Cette aspiration à mettre en place des initiatives collaboratives était particulièrement flagrante lors de la table ronde organisée par le Natural Diamonds Council (organisme réunissant les principaux producteurs de la filière à l’échelle du globe) le 3 juillet dernier à Paris. Une date symbolique puisque débutait, ce jour-là, la semaine de présentation des collections de haute joaillerie qui allaient faire une fois de plus flamber les pierres d’exception – dont les diamants – au coût environnemental de plus en plus scruté à la loupe non seulement par les clients mais aussi par une partie significative de la société civile. Au cœur du salon Versailles de l’hôtel Bristol, le panel de participants – des acteurs de premier plan de l’industrie du luxe ou du diamant – s’est voulu encourageant et lucide, en évitant autant que possible la langue de bois.

Le cas du Rana Plaza

Livia Firth, qui animait la discussion, a clairement mis les pieds dans le plat. Il faut dire que la fondatrice d’Eco-Age – une agence de conseil accompagnant les entreprises sur le chemin de l’écoresponsabilité – n’a jamais failli à sa réputation d’écoguerrière. Si sa vindicte s’exprime plus volontiers envers le monde de la fast fashion, la militante surveille également de près l’univers du diamant. Elle a notamment travaillé pendant plusieurs années avec la maison Chopard, examinant soigneusement la chaîne d’approvisionnement du joaillier suisse. Dans le cadre de cette collaboration, l’activiste s’était rendue au Botswana pour comprendre avec précision l’impact de l’industrie minière du diamant.
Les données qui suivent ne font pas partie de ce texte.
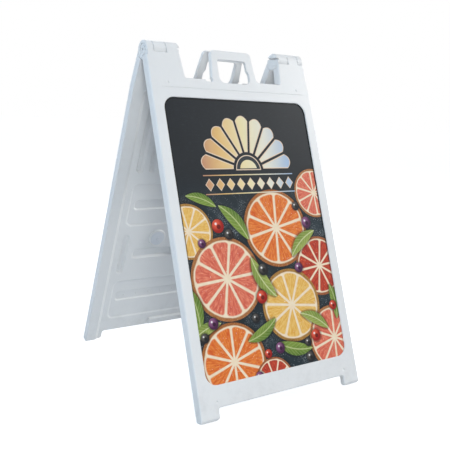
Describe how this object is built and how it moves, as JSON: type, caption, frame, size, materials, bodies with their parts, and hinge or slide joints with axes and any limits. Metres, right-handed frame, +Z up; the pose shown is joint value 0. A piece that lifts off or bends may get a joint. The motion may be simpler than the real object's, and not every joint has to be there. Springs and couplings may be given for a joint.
{
  "type": "folding sandwich board",
  "caption": "Free-standing folding pavement sign: two moulded panels hinged at the shoulders, with carrying handles and a lipped slot in each face for a printed board.",
  "frame": {"origin": "on the ground, midway between the four feet, under the hinge axis", "axes": "+Z up; X along the hinge, +X to the right seen from the front; the front panel stands at -Y and the rear one at +Y"},
  "size_m": [0.635, 0.8332, 1.0895],
  "materials": {
    "panel_plastic": "cool white blow-moulded plastic with a fine mould texture",
    "board_plastic": "fluted plastic sheet",
    "print_film": "satin printed film",
    "pin_steel": "zinc-plated rod",
    "cap_plastic": "push-in plastic cap"
  },
  "bodies": {
    "front": {"front_panel": "panel_plastic", "front_sign_board": "board_plastic", "front_sign_print": "print_film", "left_hinge_pin": "pin_steel", "right_hinge_pin": "pin_steel", "front_filler_cap": "cap_plastic"},
    "rear": {"rear_panel": "panel_plastic", "rear_sign_board": "board_plastic", "rear_sign_print": "print_film", "rear_filler_cap": "cap_plastic"}
  },
  "joints": [
    {"name": "fold", "type": "hinge", "parent": "front", "child": "rear", "pos_m": [0, 0, 1.06025], "axis": [1, 0, 0], "range_deg": [-40.4, 0]}
  ]
}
« Au Bangladesh et au Cambodge, j’ai vu les industries du textile abuser de leur pouvoir sur une économie dépendante. Depuis l’effondrement dévastateur de l’usine Rana Plaza qui a tué 1 134 personnes en 2013, rien n’a été fait pour améliorer les choses dans le pays. La situation s’est même plutôt aggravée avec l’apparition sur le marché de nouvelles marques de fast fashion. Je craignais de trouver une situation équivalente quand je me suis rendue en 2019 au Botswana, premier producteur de diamants d’Afrique, pour visiter la mine Karowe, exploitée par le groupe Lucara. Mes craintes ont été dissipées. Le pays a déployé des efforts considérables. D’immenses investissements à long terme sont réalisés en collaboration avec les communautés locales pour s’assurer que les retombées profitent réellement à ceux sur le terrain. »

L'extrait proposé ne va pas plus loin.